**GIVEN MATERIAL**

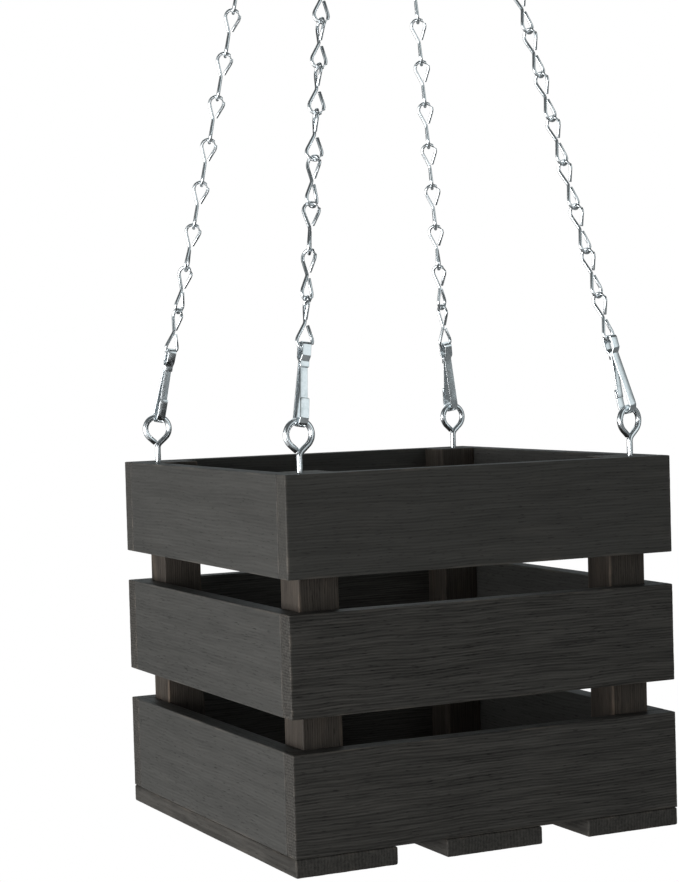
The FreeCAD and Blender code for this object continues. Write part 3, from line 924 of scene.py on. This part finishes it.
# brads fasten the boards and slats to the posts; they are sunk under the stain
bradShape = {
    "diameter": 1.4, "length": 22.0, "headDiameter": 2.4, "headThickness": 0.8, "headEdge": 0.12,
    "headEdgeShare": 0.9, "neckEase": 0.02, "sides": 24, "pointLength": 1.6, "pointShare": 0.4, "sink": 0.3,
    "faceShare": 0.25, "sideShare": 0.36, "floorShare": 0.75, "floorSpacing": 24.0,
}
bradLook = {
    "stain": (0.045, 0.044, 0.042), "thinStain": (0.08, 0.08, 0.08), "ridgePitch": 0.9, "ridgeRun": 1.4,
    "contrast": 0.2, "thin": 0.1, "edgeGap": 1.0, "bumpDepth": 0.02,
}


def stainedSteel():
    material, tree, shader = newMaterial("stainedSteel", 0.0)
    place = addNode(tree, "ShaderNodeTexCoord").outputs["Object"]
    values = grainValues(bradLook, place, bradLook["edgeGap"])
    finishWith(tree, shader, stainedGrain, bradLook["bumpDepth"], values)
    return material


def bradTree():
    tree, given, result = newTree("drivenBrads", "GeometryNodeTree", repeatInputs, [("Geometry", "Geometry")])
    drive = storedField(tree, "drive", "FLOAT_VECTOR")
    turn = addNode(tree, "FunctionNodeAlignRotationToVector", {"Vector": drive}, axis="Z").outputs[0]
    driven = repeatedWire(tree, given, givenPath(tree, given), givenRim(tree, given), turn)
    return endTree(tree, driven, given, result, smooth=False)


# each brad is the spot of its head on the outside, and the way that it is driven
def wallBrads(wall):
    sideWall = wall in ("left", "right")
    side = -1 if wall in ("front", "left") else 1
    share = bradShape["sideShare" if sideWall else "faceShare"]
    found = []
    for tier in tiers:
        low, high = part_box(f"{wall}_board_{tier}")
        face = low if side < 0 else high
        for level in (share, 1 - share):
            z = low.z + (high.z - low.z) * level
            for post in [middleOf("corner_post_" + corner) for corner in corners if wall in corner]:
                if sideWall:
                    found.append(((face.x, post.y, z), (-side, 0, 0)))
                else:
                    found.append(((post.x, face.y, z), (0, -side, 0)))
    return found


def floorBrads():
    found = []
    floor = cadBox[0].z
    boardLow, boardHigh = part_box("front_board_bottom")
    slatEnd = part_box("floor_slat_middle")[1].y - (boardHigh.y - boardLow.y) / 2
    for corner, (side, depth) in corners.items():
        low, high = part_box("corner_post_" + corner)
        reach = (bradShape["floorShare"] - 0.5) * (high.x - low.x)
        middle = (low + high) / 2
        found.append(((middle.x - side * reach, middle.y - depth * reach, floor), (0, 0, 1)))
        found.append(((side * bradShape["floorSpacing"] / 2 * mm, depth * slatEnd, floor), (0, 0, 1)))
    return found


# distances along the brad in mm, each with its radius as a share of the head's
def bradOutline():
    shape = bradShape
    slim = shape["diameter"] / shape["headDiameter"]
    head, length, sink = shape["headThickness"], shape["length"], shape["sink"]
    return [(sink, shape["headEdgeShare"]), (sink + shape["headEdge"], 1.0), (head, 1.0),
            (head + shape["neckEase"], slim), (length - shape["pointLength"], slim),
            (length, slim * shape["pointShare"])]


def makeBrads():
    outline = bradOutline()
    spots = [(0, 0, z * mm) for z, radius in outline]
    path = pathObject("bradPath", spots, [radius for z, radius in outline])
    groups = {wall: wallBrads(wall) for wall in walls}
    groups["floor"] = floorBrads()
    tree, steel = bradTree(), stainedSteel()
    for label, found in groups.items():
        mesh = bpy.data.meshes.new("bradSpots")
        mesh.from_pydata([spot for spot, drive in found], [], [])
        storeVectors(mesh, "drive", [drive for spot, drive in found])
        node = "brads_" + label
        piece = grownMesh(camel(node), tree, {
            "Path": path, "Diameter": bradShape["headDiameter"] * mm, "Sides": bradShape["sides"],
            "Material": steel}, mesh)
        settle(piece, "basket", node)
    bpy.data.objects.remove(path)


makeBrads()
print("brads driven")


cameraView = {
    "place": (-0.48429, -0.94628, -0.54065), "forward": (0.43621, 0.89914, -0.03574),
    "down": (-0.0406, -0.02002, -0.99898), "lens": 86.42, "sensor": 36.0, "nearest": 0.01,
}


def makeCamera():
    data = bpy.data.cameras.new("viewpoint")
    data.lens = cameraView["lens"]
    data.sensor_width = cameraView["sensor"]
    data.clip_start = cameraView["nearest"]
    camera = newObject("viewpoint", data)
    back = -Vector(cameraView["forward"]).normalized()
    up = -Vector(cameraView["down"])
    right = up.cross(back).normalized()
    up = back.cross(right)
    turn = Matrix((right, up, back)).transposed().to_4x4()
    camera.matrix_world = Matrix.Translation(cameraView["place"]) @ turn
    bpy.context.scene.camera = camera


# the camera sees plain white around the object, and its surfaces see the studio's own light
def whiteToCamera(tree, shading, whiteKind, outputKind):
    white = addNode(tree, whiteKind, {"Color": (1, 1, 1, 1), "Strength": 1.0})
    seen = addNode(tree, "ShaderNodeLightPath").outputs["Is Camera Ray"]
    mixed = addNode(tree, "ShaderNodeMixShader", {0: seen, 1: shading.outputs[0], 2: white.outputs[0]})
    addNode(tree, outputKind, {0: mixed.outputs[0]})


stageShape = {"floorDrop": 0.3, "floorRadius": 30.0, "floorSides": 64, "floorTone": 0.5}


def makeFloor():
    level = cadBox[0].z - stageShape["floorDrop"]
    count, radius, tone = stageShape["floorSides"], stageShape["floorRadius"], stageShape["floorTone"]
    angles = [math.tau * index / count for index in range(count)]
    mesh = bpy.data.meshes.new("paleFloor")
    rim = [(radius * math.cos(angle), radius * math.sin(angle), level) for angle in angles]
    mesh.from_pydata(rim, [], [tuple(range(count))])
    material = bpy.data.materials.new("paleFloor")
    material.use_nodes = True
    tree = material.node_tree
    tree.nodes.clear()
    dull = addNode(tree, "ShaderNodeBsdfDiffuse", {"Color": (tone, tone, tone, 1)})
    whiteToCamera(tree, dull, "ShaderNodeEmission", "ShaderNodeOutputMaterial")
    mesh.materials.append(material)
    newObject("paleFloor", mesh)


# a lobe is a soft bright area: its direction, the cosines where it starts and is full, and its strength
studio = {
    "dim": 0.08, "dimTint": (0.90, 0.98, 1.0, 1.0), "aim": (0, 0, -0.6),
    "lobes": [((0.25, 0.72, 0.65), 0.84, 0.97, 1.0), ((0.60, -0.77, 0.24), 0.84, 0.93, 0.82),
              ((0.45, -0.80, -0.30), 0.90, 0.97, 0.5), ((-0.98, 0.02, 0.12), 0.86, 0.94, 0.6)],
    "lamps": [("keyLamp", (-1.3, -0.1, -0.74), (1.6, 0.7), 24.0),
              ("frontLamp", (-0.45, -2.2, -0.80), (0.8, 0.5), 3.6),
              ("topLamp", (0.0, -0.4, 1.2), (0.5, 0.5), 0.6)],
}


def makeWorld():
    world = bpy.data.worlds.new("studioWorld")
    bpy.context.scene.world = world
    world.use_nodes = True
    tree = world.node_tree
    tree.nodes.clear()
    way = addNode(tree, "ShaderNodeTexCoord").outputs["Generated"]
    glow = studio["dim"]
    for axis, low, high, strength in studio["lobes"]:
        inputs = {0: way, 1: tuple(Vector(axis).normalized())}
        facing = addNode(tree, "ShaderNodeVectorMath", inputs, operation="DOT_PRODUCT").outputs["Value"]
        glow = math2(tree, "ADD", rampBetween(tree, facing, low, high, 0.0, strength), glow)
    soft = addNode(tree, "ShaderNodeBackground", {"Color": studio["dimTint"], "Strength": glow})
    whiteToCamera(tree, soft, "ShaderNodeBackground", "ShaderNodeOutputWorld")


def makeLamps():
    for name, place, size, power in studio["lamps"]:
        data = bpy.data.lights.new(name, "AREA")
        data.shape = "RECTANGLE"
        data.size, data.size_y = size
        data.energy = power
        lamp = newObject(name, data)
        lamp.location = place
        lamp.rotation_euler = (Vector(studio["aim"]) - Vector(place)).to_track_quat("-Z", "Y").to_euler()


makeCamera()
makeFloor()
makeWorld()
makeLamps()
bpy.context.scene.view_settings.view_transform = "Standard"
print("stage and camera ready")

**REQUIRED WORK**
Each line from the one holding "boardLow.y) / 2" to the one holding "(length, slim *", those two included, is to be transcribed exactly, and no other line.

**SOLVED EXERCISE**
    slatEnd = part_box("floor_slat_middle")[1].y - (boardHigh.y - boardLow.y) / 2
    for corner, (side, depth) in corners.items():
        low, high = part_box("corner_post_" + corner)
        reach = (bradShape["floorShare"] - 0.5) * (high.x - low.x)
        middle = (low + high) / 2
        found.append(((middle.x - side * reach, middle.y - depth * reach, floor), (0, 0, 1)))
        found.append(((side * bradShape["floorSpacing"] / 2 * mm, depth * slatEnd, floor), (0, 0, 1)))
    return found


# distances along the brad in mm, each with its radius as a share of the head's
def bradOutline():
    shape = bradShape
    slim = shape["diameter"] / shape["headDiameter"]
    head, length, sink = shape["headThickness"], shape["length"], shape["sink"]
    return [(sink, shape["headEdgeShare"]), (sink + shape["headEdge"], 1.0), (head, 1.0),
            (head + shape["neckEase"], slim), (length - shape["pointLength"], slim),
            (length, slim * shape["pointShare"])]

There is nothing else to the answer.